> Exercise objective:
Write the data out again, exactly as given.

> Information shown:
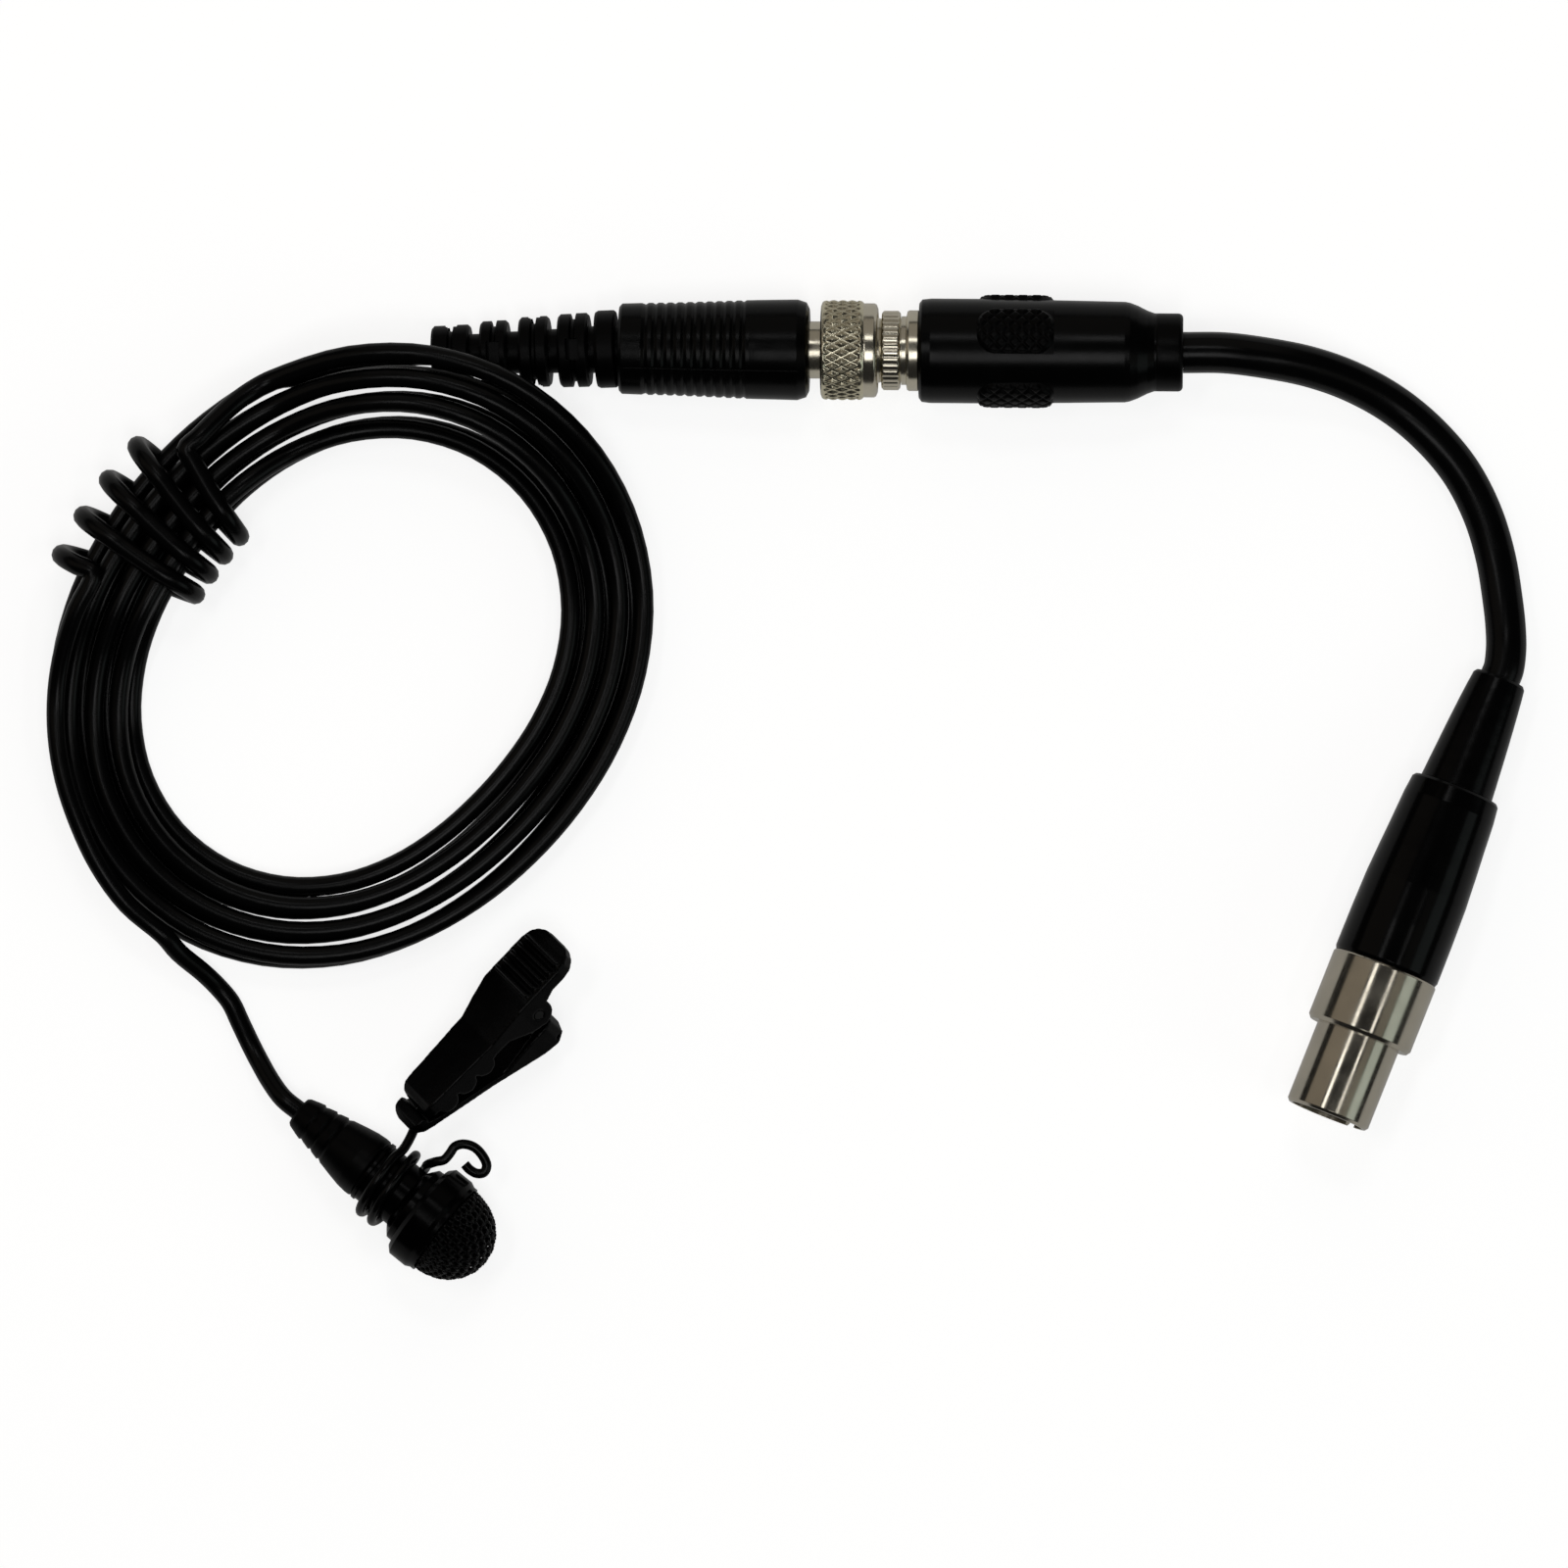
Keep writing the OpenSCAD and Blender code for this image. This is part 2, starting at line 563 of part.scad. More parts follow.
// One rib pair: two rings with a shallow groove between them.
function rib_pair(from, to, r, core) = [
  [core, from], [r - 0.25, from], [r, from + 0.25], [r, (from + to) / 2 - 0.3], [r - 0.55, (from + to) / 2 - 0.15],
  [r - 0.55, (from + to) / 2 + 0.15], [r + 0.04, (from + to) / 2 + 0.3], [r + 0.04, to - 0.25], [r - 0.2, to], [core, to]
];

// Ribbed strain relief, slotted across alternate ways so that it bends.
module plug_relief() {
  color("#0c0c0c") at_plug() rotate([0, -relief_tilt, relief_yaw]) difference() {
    turned(concat(
      [[0, -19.1], [1.9, -19.1]],
      rib_pair(-19.1, -15.2, 3.0, 1.9),
      [[2.05, -15.2]],
      rib_pair(-14.1, -11.3, 3.3, 2.05),
      [[2.15, -11.3]],
      rib_pair(-10.1, -7.1, 3.58, 2.15),
      [[2.25, -7.1]],
      rib_pair(-6.1, -3.0, 3.74, 2.25),
      [[2.4, -3.0], [2.4, -2.3], [3.8, -2.3], [3.96, -2.0], [3.96, -0.45], [3.8, -0.25], [2.3, -0.25], [2.3, 2.6], [0, 2.6]]
    ));
    for (i = [0 : 3])
      rotate([i % 2 == 0 ? 0 : 90, 0, 0])
        for (side = [-1, 1])
          translate([[-17.15, -12.7, -8.6, -4.55][i], side * 3.1, 0]) cube([1.3, 1.5, 2.2], center = true);
  }
}

// Moulded grip: smooth rear band, fine turned rings, smooth front.
module plug_barrel() {
  rings = 11;
  ring_step = 1.0;
  ring_from = 2.7;
  function grip_r(x) = 4.66 + (plug_barrel_r - 4.66) * ramp(x / 19);
  color("#0b0b0b") at_plug() difference() {
    turned(concat(
      [[0, 0], [4.3, 0], [4.62, 0.3], [grip_r(2.3), 2.3]],
      [for (i = [0 : rings - 1], k = [0 : 2])
        let (x = ring_from + ring_step * i)
        [[grip_r(x) - 0.16, x], [grip_r(x) + 0.02, x + 0.3], [grip_r(x) + 0.02, x + 0.7]][k]],
      [[grip_r(14), 14], [plug_barrel_r, 18.2 * plug_barrel_len / 19.4], [plug_barrel_r - 0.3, plug_barrel_len - 0.3],
        [plug_barrel_r - 0.9, plug_barrel_len], [0, plug_barrel_len]]
    ));
    rod(relief_bore, -eps, 3.0);
    rod(neck_r - 0.4 + seat, neck_from - 0.5, plug_barrel_len + eps);
    rod(1.2, -eps, plug_barrel_len);
  }
}

// Metal neck: root inside the barrel, collar that the nut turns on, shoulder at the nut's inner face.
module plug_neck() {
  color("#b9b4a6") at_plug() difference() {
    turned([
      [0, neck_from], [neck_r - 0.4, neck_from], [neck_r - 0.4, plug_barrel_len + seat],
      [neck_r, plug_barrel_len + seat], [neck_r, shoulder_x + running], [neck_r + 0.55, shoulder_x + running],
      [neck_r + 0.55, shoulder_x + 0.5], [neck_r + 0.3, shoulder_x + 0.7], [0, shoulder_x + 0.7]
    ]);
    rod(1.3, neck_from - eps, shoulder_x + 1);
  }
}

// Locking nut: diamond knurl cut into its wide band, turned lip in front, threaded cup inside.
module locking_nut() {
  band_to = nut_from + 4.4;
  color("#c4bfb0") at_plug() difference() {
    turned([
      [neck_r + running, nut_from], [nut_r - 0.5, nut_from], [nut_r, nut_from + 0.4], [nut_r, band_to - 0.3],
      [nut_r - 0.3, band_to], [nut_r - 0.3, nut_to - 0.4], [nut_r - 0.8, nut_to],
      [bush_r + 0.25, nut_to], [bush_r + 0.25, shoulder_x], [neck_r + running, shoulder_x]
    ]);
    for (i = [0 : nut_knurls - 1]) rotate([360 * i / nut_knurls, 0, 0])
      translate([nut_from + 0.5, 0, nut_r + 0.12]) rotate([45, 0, 0]) cube([band_to - nut_from - 1.0, 0.4, 0.4]);
  }
}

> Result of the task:
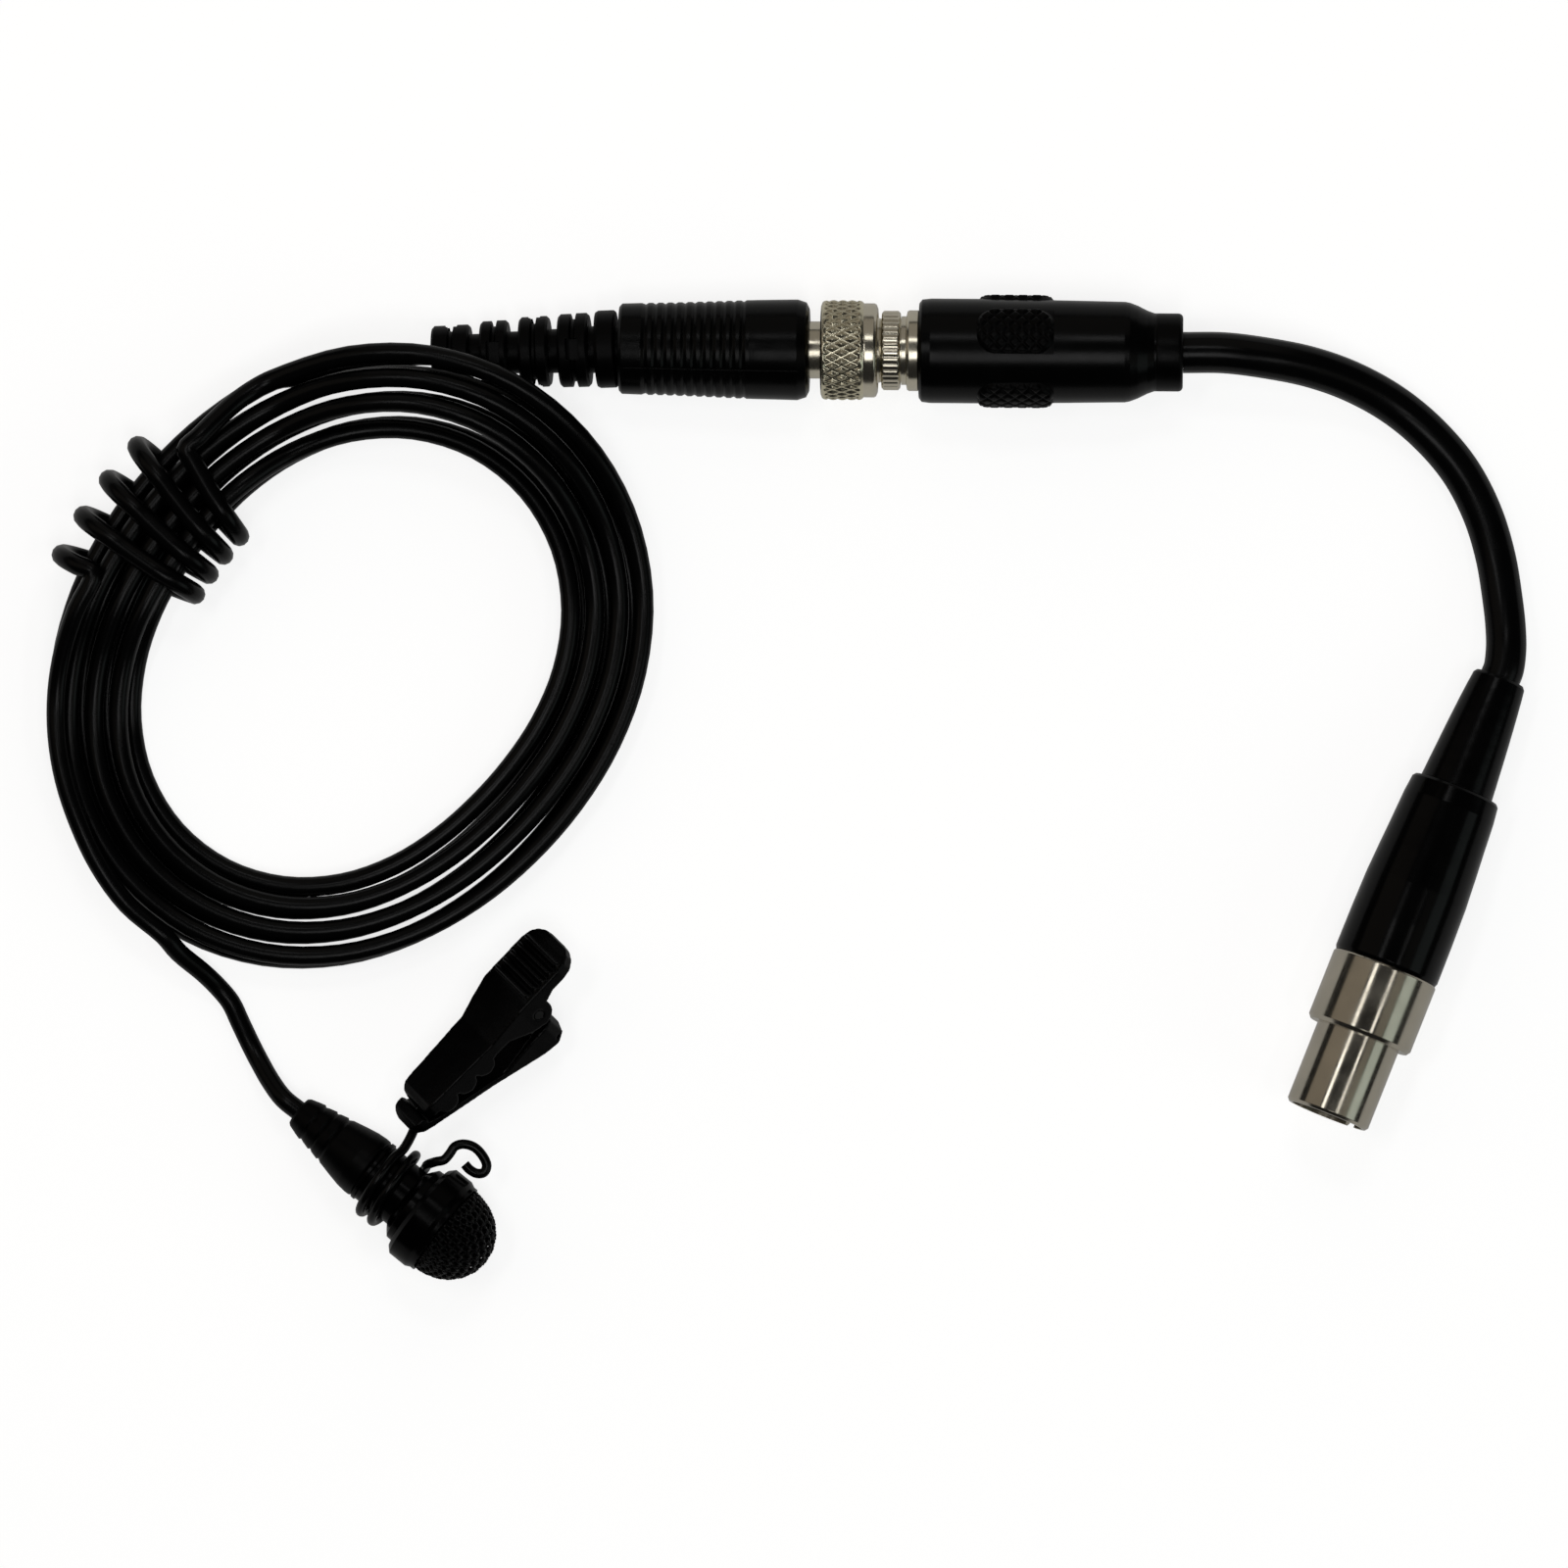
Keep writing the OpenSCAD and Blender code for this image. This is part 2, starting at line 563 of part.scad. More parts follow.
// One rib pair: two rings with a shallow groove between them.
function rib_pair(from, to, r, core) = [
  [core, from], [r - 0.25, from], [r, from + 0.25], [r, (from + to) / 2 - 0.3], [r - 0.55, (from + to) / 2 - 0.15],
  [r - 0.55, (from + to) / 2 + 0.15], [r + 0.04, (from + to) / 2 + 0.3], [r + 0.04, to - 0.25], [r - 0.2, to], [core, to]
];

// Ribbed strain relief, slotted across alternate ways so that it bends.
module plug_relief() {
  color("#0c0c0c") at_plug() rotate([0, -relief_tilt, relief_yaw]) difference() {
    turned(concat(
      [[0, -19.1], [1.9, -19.1]],
      rib_pair(-19.1, -15.2, 3.0, 1.9),
      [[2.05, -15.2]],
      rib_pair(-14.1, -11.3, 3.3, 2.05),
      [[2.15, -11.3]],
      rib_pair(-10.1, -7.1, 3.58, 2.15),
      [[2.25, -7.1]],
      rib_pair(-6.1, -3.0, 3.74, 2.25),
      [[2.4, -3.0], [2.4, -2.3], [3.8, -2.3], [3.96, -2.0], [3.96, -0.45], [3.8, -0.25], [2.3, -0.25], [2.3, 2.6], [0, 2.6]]
    ));
    for (i = [0 : 3])
      rotate([i % 2 == 0 ? 0 : 90, 0, 0])
        for (side = [-1, 1])
          translate([[-17.15, -12.7, -8.6, -4.55][i], side * 3.1, 0]) cube([1.3, 1.5, 2.2], center = true);
  }
}

// Moulded grip: smooth rear band, fine turned rings, smooth front.
module plug_barrel() {
  rings = 11;
  ring_step = 1.0;
  ring_from = 2.7;
  function grip_r(x) = 4.66 + (plug_barrel_r - 4.66) * ramp(x / 19);
  color("#0b0b0b") at_plug() difference() {
    turned(concat(
      [[0, 0], [4.3, 0], [4.62, 0.3], [grip_r(2.3), 2.3]],
      [for (i = [0 : rings - 1], k = [0 : 2])
        let (x = ring_from + ring_step * i)
        [[grip_r(x) - 0.16, x], [grip_r(x) + 0.02, x + 0.3], [grip_r(x) + 0.02, x + 0.7]][k]],
      [[grip_r(14), 14], [plug_barrel_r, 18.2 * plug_barrel_len / 19.4], [plug_barrel_r - 0.3, plug_barrel_len - 0.3],
        [plug_barrel_r - 0.9, plug_barrel_len], [0, plug_barrel_len]]
    ));
    rod(relief_bore, -eps, 3.0);
    rod(neck_r - 0.4 + seat, neck_from - 0.5, plug_barrel_len + eps);
    rod(1.2, -eps, plug_barrel_len);
  }
}

// Metal neck: root inside the barrel, collar that the nut turns on, shoulder at the nut's inner face.
module plug_neck() {
  color("#b9b4a6") at_plug() difference() {
    turned([
      [0, neck_from], [neck_r - 0.4, neck_from], [neck_r - 0.4, plug_barrel_len + seat],
      [neck_r, plug_barrel_len + seat], [neck_r, shoulder_x + running], [neck_r + 0.55, shoulder_x + running],
      [neck_r + 0.55, shoulder_x + 0.5], [neck_r + 0.3, shoulder_x + 0.7], [0, shoulder_x + 0.7]
    ]);
    rod(1.3, neck_from - eps, shoulder_x + 1);
  }
}

// Locking nut: diamond knurl cut into its wide band, turned lip in front, threaded cup inside.
module locking_nut() {
  band_to = nut_from + 4.4;
  color("#c4bfb0") at_plug() difference() {
    turned([
      [neck_r + running, nut_from], [nut_r - 0.5, nut_from], [nut_r, nut_from + 0.4], [nut_r, band_to - 0.3],
      [nut_r - 0.3, band_to], [nut_r - 0.3, nut_to - 0.4], [nut_r - 0.8, nut_to],
      [bush_r + 0.25, nut_to], [bush_r + 0.25, shoulder_x], [neck_r + running, shoulder_x]
    ]);
    for (i = [0 : nut_knurls - 1]) rotate([360 * i / nut_knurls, 0, 0])
      translate([nut_from + 0.5, 0, nut_r + 0.12]) rotate([45, 0, 0]) cube([band_to - nut_from - 1.0, 0.4, 0.4]);
  }
}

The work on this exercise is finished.